Avarya, the adventurous 20-minute sci-fi short has a rather interesting premise. Set in a post-apocalyptic future when Earth is no more habitable, a human embarks on a spaceship with a robot overseer to look for a habitable planet. Well, it isn’t anything like Christopher Nolan’s Interstellar beyond that even if the premise sounds similar. Even though the ship, including its interiors is an exact replica of his erstwhile house on Earth, the man feels lonely and suffocated as the ship keeps continuing on its search even after a long time has passed. Uninterested to continue his expedition any further, the man thinks of returning back to Earth and live there miserably instead of wasting another moment in the dull, boring nothingness of his room.

Opening with the oft-referenced Issac Asimov’s Three Laws of Robotics, Gökalp Gönen cleverly introduces the audience to the mechanised servitude of the robot to the man without having to explain any further.
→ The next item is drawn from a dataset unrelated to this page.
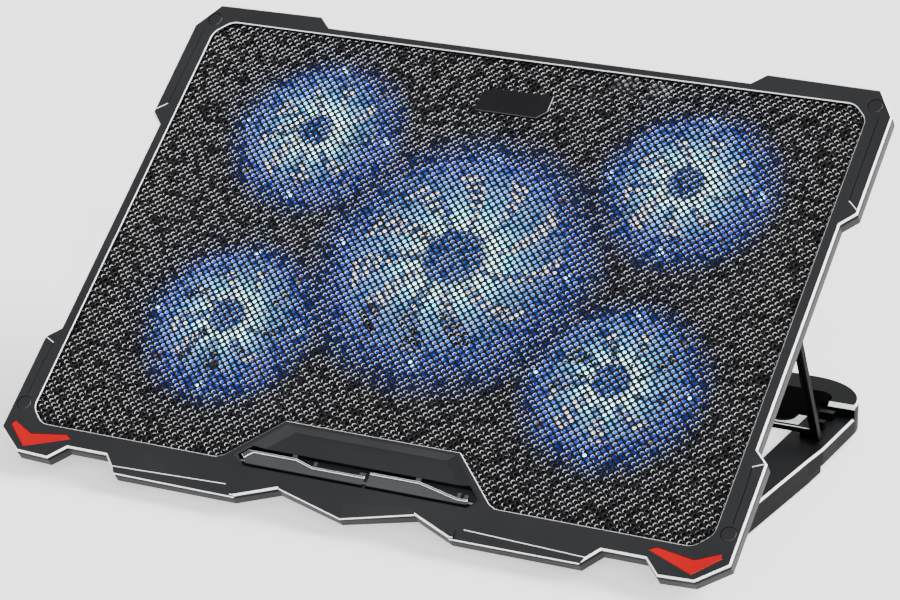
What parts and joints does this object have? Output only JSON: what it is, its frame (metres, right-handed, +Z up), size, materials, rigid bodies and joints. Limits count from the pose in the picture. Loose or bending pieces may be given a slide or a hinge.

The robot, unfeeling and determined in his pursuit, stays firm in his resolve to protect the man by any means necessary even when he succumbs to violence.

Spun on a web of mystery, adventure and sci-fi, Avarya is a dark, delightful mixture of dazzling animation and crisp writing with a mind-bending twist in the end.

Special Mention : Divakar SK’s ambitious Tamil short, ‘The Fox of the Palmgroves’ and Hsiao-Shan Huang’s adventurous Taiwanese short ‘Grand Adventure Railroad’.